Trump proposes 1% federal pay rise as US budget published

By on 11/02/2020 | Updated on 24/09/2020
The White House submitted its 2021 budget proposal to Congress on Monday, along with plans for a 1% civil service pay rise. (Image by Jonathan Cutrer via Flickr).

President Trump has submitted a plan to Congress for all federal workers to receive a 1% pay rise, effective from 1 January 2021.

While this is an improvement on the pay freeze championed by Trump in previous years, the figure is significantly lower than the 1.9% and 3.1% pay increases that were eventually agreed in 2019 and 2020. Inflation was running at 2.3% in the US in the year to December 2019, according to data published in January by the Labor Department.

Trump cited “national emergency or serious economic conditions affecting the general welfare,” as his reason for proposing federal pay should be capped at 1%, despite recently declaring “our economy is the best it has ever been.”

The pay announcement came out on Monday, the same day officials from the Office of Management and Budget (OMB) released the proposed budget for fiscal 2021.

Winners and losers

Trump’s final budget proposal before he faces the presidential election later this year lays out plans to increase federal spending on defence, while slashing budgets for environmental protection and social security programmes.

Agencies hit hardest would be the Environmental Protection Agency, which would see a 26.5% funding reduction and 50 environmental programmes cancelled; the Interior Department, responsible for managing natural resources and cultural heritage, with a 16% cut; and Housing and Urban Development, with a proposed reduction of 15.2%.

The documents also recommend that State Department and international aid programmes are cut by nearly 8%.

The Commerce Department, whose responsibilities include collecting census data, monitoring the weather and issuing patents, would suffer the biggest budget cut, at 37% ­– though much of the fall is explained by the loss of additional funds allocated to administer the 2020 census.

At the other end of the scale, agencies that would receive a funding boost include NASA, up 12%; the Veterans Affairs Department, up by 13.3%; the National Nuclear Security Administration, with a 19% increase; and the Homeland Security Department, up 3.4%.

Building walls, cutting welfare

The president is also requesting $2 billion towards his US/Mexico border wall in the $4.8 trillion budget.

Measures to reduce welfare spending include cutting $1 trillion dollars from Medicaid, the health programme for the poor and disabled; reforming some aspects of Medicare; and introducing new work requirements for people in need of food stamps, Medicaid and federal housing assistance, as well as tightening up eligibility for federal disability claimants, the New York Times reported.

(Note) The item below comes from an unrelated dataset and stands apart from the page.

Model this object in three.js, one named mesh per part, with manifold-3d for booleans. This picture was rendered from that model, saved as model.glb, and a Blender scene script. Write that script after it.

Both the pay raise and the 2021 budget proposal will now be considered by Congress for approval. On the basis of previous years, it appears unlikely that either will get through without significant changes.

About Natalie Leal

Natalie is a freelance journalist whose work has been published by The Sun Online, The Guardian, Novara Media, Positive News, and Welfare Weekly, among others. She also writes reports and case studies on global business trends for behavioural insights agency, Canvas8. Prior to working as a journalist Natalie worked for the public sector in social services for several years. She switched careers in 2013 after winning a fully funded NCTJ in a national writing competition. She holds a Masters degree in social anthropology from Sussex University where she specialised in processes of social change and international conflict and reconciliation processes.


  1. ed prince says:

    Which is it Mr Trump:
    Trump cited “national emergency or serious economic conditions affecting the general welfare,” as his reason for proposing federal pay should be capped at 1%, despite recently declaring “our economy is the best it has ever been.”
    Managed to squeak a 1% rise in the election before going back to pay freezes if re-elected I suppose. If the economy is “best ever” then surely a raise of 1% above inflation would be more realistic?

  2. Myron Daldrup says:

    Agreed that Trump can’t say it’s due to a ‘national emergency’ to cut federal employee benefits and the budgets of regulatory agencies (Ones to which he has shown displeasure prior to his election.), and then spend millions of dollars on his own projects and recreation.
    As for the Federal pay raise, I believe it to be a ‘bait-n-switch’ practice that has become common with this administration. Something not mentioned in the article above is that Trump has other plans for Federal employees. This includes taking away resources from Federal unions who already have less recourse than the private sector. It also includes the elimination of cost of living allowance (COLA) for retirees. This last one would mean that, over time, retirees’ benefits do less to help them maintain their lives. I see little benefit to this as Federal retirement benefits were greatly reduced with the introduction of FERS and TSP decades ago. COLAs on FERS payments are much less than ones for the previous CSRS plan.
    Is this really the administration’s way to save money or the first step to get out of the Federal retirement business completely?